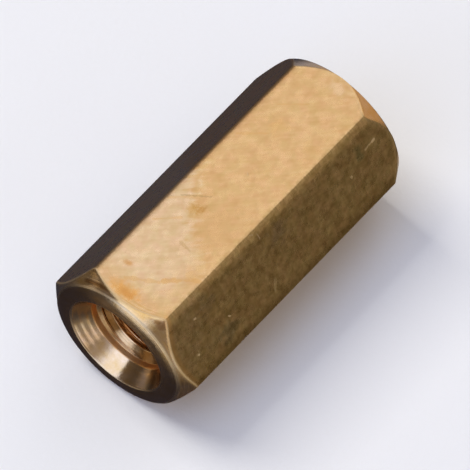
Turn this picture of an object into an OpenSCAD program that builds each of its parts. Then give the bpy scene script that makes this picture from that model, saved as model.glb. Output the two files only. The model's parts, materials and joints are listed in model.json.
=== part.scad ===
// Hexagonal threaded standoff with a tapped hole at each end.
// It lies on one of its flats. The bore runs along X, end A faces -X and
// end B faces +X. The origin is on the bore axis, midway between the ends.

/* [Body] */
// Width across the flats of the hexagon
across_flats = 5.5; // [5:0.1:8]
// Length from end face to end face
body_length = 12; // [6:0.5:40]
// Radius of the six long edges, as drawn bar has them
edge_r = 0.15; // [0.05:0.01:0.4]

/* [Thread] */
// Outer diameter of the tapped thread
thread_d = 3; // [2.5:0.5:3]
// Pitch of the thread
thread_pitch = 0.5; // [0.4:0.05:0.7]

/* [End A] */
// Outer diameter of the flat land around the mouth at end A
land_a_d = 4.6; // [4.5:0.05:4.75]
// Diameter at which the corner chamfer starts at end A
ring_a_d = 5.3; // [4.9:0.05:5.45]
// How far the face at end A falls back between the land and the chamfer
fall_a = 0.11; // [0.05:0.01:0.2]
// Slope of the corner chamfer at end A, measured from the end face
chamfer_a_deg = 45; // [40:1:65]
// Diameter of the countersink's mouth at end A
mouth_a_d = 4; // [3.8:0.1:4.4]
// Included angle of the countersink at end A
sink_a_deg = 60; // [60:1:90]

/* [End B] */
// Outer diameter of the flat ring that the corner chamfer leaves at end B
ring_b_d = 5.45; // [4.9:0.05:5.45]
// Slope of the corner chamfer at end B, measured from the end face
chamfer_b_deg = 60; // [20:1:65]
// Diameter of the countersink's mouth at end B
mouth_b_d = 4; // [3.8:0.1:4.4]
// Included angle of the countersink at end B
sink_b_deg = 60; // [60:1:90]

/* [Entry relief] */
// Diameter of the plain relief ahead of the thread at both ends
relief_d = 3.2; // [3.1:0.05:3.5]
// Depth of the relief's plain wall, from the end face
relief_depth = 0.9; // [0.8:0.05:1.4]
// Included angle of the drill point that ends the relief
point_deg = 118; // [90:1:135]

/* [Hidden] */
$fn = 96;
// Distance from the axis to a sharp corner of the hexagon
corner_d2 = across_flats / 2 / cos(30);
// Distance from the axis to the centre of a rounded corner
edge_c = corner_d2 - edge_r / cos(30);
// The tapped wall is left at the tap drill's size, which is the thread's
// crest diameter
drill_d = thread_d - thread_pitch;
// Radius of the turned envelope, well clear of the corners
clear_r = corner_d2 + 1;
// How far the cutters run past the end faces
over = 0.5;
// The corner arcs stand this little bit proud, so that they cross the flats
// cleanly where a true tangent would leave slivers
proud = 0.0002;

// Points where the flats run into the rounded corners
function flat_points() = [
    for (k = [0:5], s = [-30, 30])
        [edge_c * cos(60 * k) + edge_r * cos(60 * k + s),
         edge_c * sin(60 * k) + edge_r * sin(60 * k + s)]];

// Section of drawn hexagon bar: six flats joined by true arcs, with a flat
// at the top and at the bottom once it is laid along X
module bar_section() {
    union() {
        polygon(flat_points());
        for (k = [0:5])
            rotate(60 * k) translate([edge_c, 0]) circle(r = edge_r + proud);
    }
}

// Cone about Z that has radius r at height z and widens upward, at a slope of
// deg from the end face
module widening_cone(r, z, deg, height) {
    r0 = r - z / tan(deg);
    cylinder(h = height, r1 = r0, r2 = r0 + height / tan(deg));
}

// Body of revolution that the lathe leaves: a flat land at each end and the
// cones outside it. The steeper cone cuts the six corners to arcs, and end A
// has a shallow one inside it, where the face falls back towards its rim
module turned_envelope() {
    rl = land_a_d / 2;
    ra = ring_a_d / 2;
    rb = ring_b_d / 2;
    fall_deg = atan(fall_a / (ra - rl));
    height = body_length + clear_r * tan(chamfer_a_deg);
    db = (clear_r - rb) * tan(chamfer_b_deg);
    intersection() {
        widening_cone(ra, fall_a, chamfer_a_deg, height);
        widening_cone(rl, 0, fall_deg, height);
        translate([0, 0, -db - over])
            cylinder(h = db + over + body_length, r1 = rb + (db + over + body_length) / tan(chamfer_b_deg), r2 = rb);
    }
}

// Entry of the hole with its mouth in the plane z = 0, opening downward: a
// countersink, a plain relief and the cone that the drill's point leaves
module entry(mouth_d, angle) {
    t = tan(angle / 2);
    depth = (mouth_d - relief_d) / 2 / t;
    point = (relief_d - drill_d) / 2 / tan(point_deg / 2);
    translate([0, 0, -over])
        cylinder(h = over + depth, r1 = mouth_d / 2 + over * t, r2 = relief_d / 2);
    translate([0, 0, -over]) cylinder(h = over + relief_depth, d = relief_d);
    translate([0, 0, relief_depth])
        cylinder(h = point, r1 = relief_d / 2, r2 = drill_d / 2);
}

// The whole standoff, turned and drilled about Z and then laid along X
module standoff_body() {
    color([0.80, 0.62, 0.33])
    rotate([0, 90, 0])
    translate([0, 0, -body_length / 2])
    difference() {
        intersection() {
            rotate([0, 0, 90]) linear_extrude(height = body_length) bar_section();
            turned_envelope();
        }
        translate([0, 0, -over]) cylinder(h = body_length + 2 * over, d = drill_d);
        entry(mouth_a_d, sink_a_deg);
        translate([0, 0, body_length]) mirror([0, 0, 1]) entry(mouth_b_d, sink_b_deg);
    }
}

standoff_body();
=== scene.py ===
import json
import math

import bpy
import numpy as np
from mathutils import Matrix, Vector

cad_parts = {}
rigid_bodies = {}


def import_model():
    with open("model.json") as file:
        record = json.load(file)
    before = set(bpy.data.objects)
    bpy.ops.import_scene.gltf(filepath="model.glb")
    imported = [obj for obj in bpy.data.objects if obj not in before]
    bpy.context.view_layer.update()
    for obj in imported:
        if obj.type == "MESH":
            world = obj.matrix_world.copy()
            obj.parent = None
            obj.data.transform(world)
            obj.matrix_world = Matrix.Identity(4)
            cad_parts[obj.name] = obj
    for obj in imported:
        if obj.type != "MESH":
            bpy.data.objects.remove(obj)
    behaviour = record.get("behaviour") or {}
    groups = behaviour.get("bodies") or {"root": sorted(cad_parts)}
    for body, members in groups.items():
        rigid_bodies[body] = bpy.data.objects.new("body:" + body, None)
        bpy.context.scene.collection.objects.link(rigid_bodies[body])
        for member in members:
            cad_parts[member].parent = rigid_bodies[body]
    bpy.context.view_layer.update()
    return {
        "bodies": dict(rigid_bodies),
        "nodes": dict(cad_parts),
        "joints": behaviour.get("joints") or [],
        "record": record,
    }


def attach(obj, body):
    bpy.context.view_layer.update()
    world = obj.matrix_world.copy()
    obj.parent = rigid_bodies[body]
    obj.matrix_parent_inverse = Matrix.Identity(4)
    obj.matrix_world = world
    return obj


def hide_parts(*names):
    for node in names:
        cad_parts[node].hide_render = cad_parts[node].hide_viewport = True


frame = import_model()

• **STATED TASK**
Quote every line from the line containing "bpy.data.objects.remove(obj)" through the closing line of the listing, including both.

• **RESPONSE**
            bpy.data.objects.remove(obj)
    behaviour = record.get("behaviour") or {}
    groups = behaviour.get("bodies") or {"root": sorted(cad_parts)}
    for body, members in groups.items():
        rigid_bodies[body] = bpy.data.objects.new("body:" + body, None)
        bpy.context.scene.collection.objects.link(rigid_bodies[body])
        for member in members:
            cad_parts[member].parent = rigid_bodies[body]
    bpy.context.view_layer.update()
    return {
        "bodies": dict(rigid_bodies),
        "nodes": dict(cad_parts),
        "joints": behaviour.get("joints") or [],
        "record": record,
    }


def attach(obj, body):
    bpy.context.view_layer.update()
    world = obj.matrix_world.copy()
    obj.parent = rigid_bodies[body]
    obj.matrix_parent_inverse = Matrix.Identity(4)
    obj.matrix_world = world
    return obj


def hide_parts(*names):
    for node in names:
        cad_parts[node].hide_render = cad_parts[node].hide_viewport = True


frame = import_model()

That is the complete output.